As JB has learned over the years she's known me, pasta is one of many food items that is often purchased at the store, but can also be made at home. While some families grew up with Bisquick and Campbell's, my mom's cooking, even on--believe it or not--camping trips, was very "from scratch." (Not coincidentally, "from scratch" is a phrase B used to describe me the first time I made French toast for him.) It was important to my mom to make things that other people bought at the grocery. The difference, to me, is that tortillas and crackers and marshmallows all CAN be made at home, but egg pasta is something that SHOULD be made at home (at least for special occasions).
Pasta-making is an impressive tool to store in your armamentarium. When completely fresh, egg noodles add a soft yet substantial texture to a celebratory pasta dish. Frozen, the noodles will stay for months, ready to jazz up any pasta dish in minutes! The ingredients are simple and logical, and the proportions of my Italian great-grandmother's pasta dough are tried and true. Getting the balance between flour and water right takes a little practice, but it is never to late to learn.
Most pasta dishes taste better with fresh egg noodles. Try the noodles tossed with a little bit of butter and Parm and basil pesto for an easy weeknight meal. Or, try the Pasta with Bagna Cauda I'm including below, which is a vegetarian adaptation of the cover recipe from Nancy Silverton's A Twist of the Wrist. The book has been critiqued for having hard-to-find ingredients, and some of the recipes aren't as quick as promised, but the cover recipe alone is worth the cost of the book.

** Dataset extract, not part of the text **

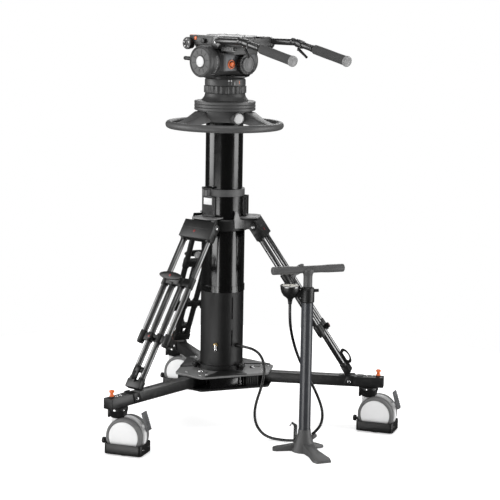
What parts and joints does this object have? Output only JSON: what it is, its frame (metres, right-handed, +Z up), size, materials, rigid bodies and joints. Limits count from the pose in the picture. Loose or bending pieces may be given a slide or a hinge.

I use capers instead of anchovies, and less butter, but keep the egg and the Parm and the wilted radicchio unchanged. Bagna cauda means "warm bath," per Nancy, and it is a luxurious sauce. Another recipe for the carbo kid, I guess.
Or a recipe for JB, now that she has a kitchen helper and knows the power of what can be made at home. Enjoy!
Egg Noodles (a.k.a. "Noo-noos" in toddlerspeak)
Makes approximately 1 lb pasta
Time: 30 min. active, 45 min. total
5/8 cup water
2 T. olive oil
1 c. semolina flour
2-3 c. all-purpose flour
Mix eggs, water, olive oil, salt, semolina and 1 cup regular flour together in a large bowl with a wooden spoon. Continue adding flour 1/4 cup at a time until dough pulls away from sides of bowl and has a firm, not sticky, consistency. Let stand for 15 minutes before rolling out with pasta machine, ending with the second-thinnest setting. Use plenty of flour throughout! I use a hand-crank pasta machine, but JB uses the Kitchen-aid attachment. Run sheets of pasta through the fettuccine attachment to make noodles each about 10 inches long.
Pasta with Bagna Cauda
Adapted from Nancy Silverton's A Twist of the Wrist
Serves: 4 for main course, with leftovers
Time: 30 min active and total
1 lb. egg noodles
1/2 stick unsalted butter
1/4 c. plus 2 T. olive oil
1 T. capers
8 garlic cloves, smashed
1/4 c. finely chopped fresh Italian parsley leaves
grated zest and juice of 1/2 lemon
4 large eggs
12 radicchio leaves, torn into pieces
Parmesan, for grating
Bring a large pot of water to a boil over high heat and add a generous amount of kosher salt. Cook the fresh pasta for 4-5 min, depending on the thickness of your noodles, or until pasta starts to float. If in doubt, taste the pasta for doneness.
While the water is coming to a boil, make the bagna cauda. Heat the butter, 1/4 c. olive oil, capers, and garlic in a large skillet over medium-high heat until the garlic is soft and fragrant, about 2 minutes, stirring constantly so the garlic doesn’t brown. Turn off the heat, then stir in the parsley and lemon zest and juice. Season with salt and pepper to taste.
Heat the remaining 2 T. olive oil in a nonstick skillet over high heat for 2 to 3 minutes, until the oil is almost smoking. Break each egg and cook for about 1 1/2 min, until the edges are golden and crispy and the whites are set. Turn off the heat.
Use tongs to lift the pasta out of the water and transfer it quickly, while it’s still dripping with water, to the skillet with the bagna cauda. Place the skillet over high heat and add the radicchio. Toss to combine the ingredients and cook for a minute or two, until the radicchio wilts.
Serve pasta onto plates. Grate a generous layer of Parmesan cheese over each serving. Place one egg on each serving of pasta.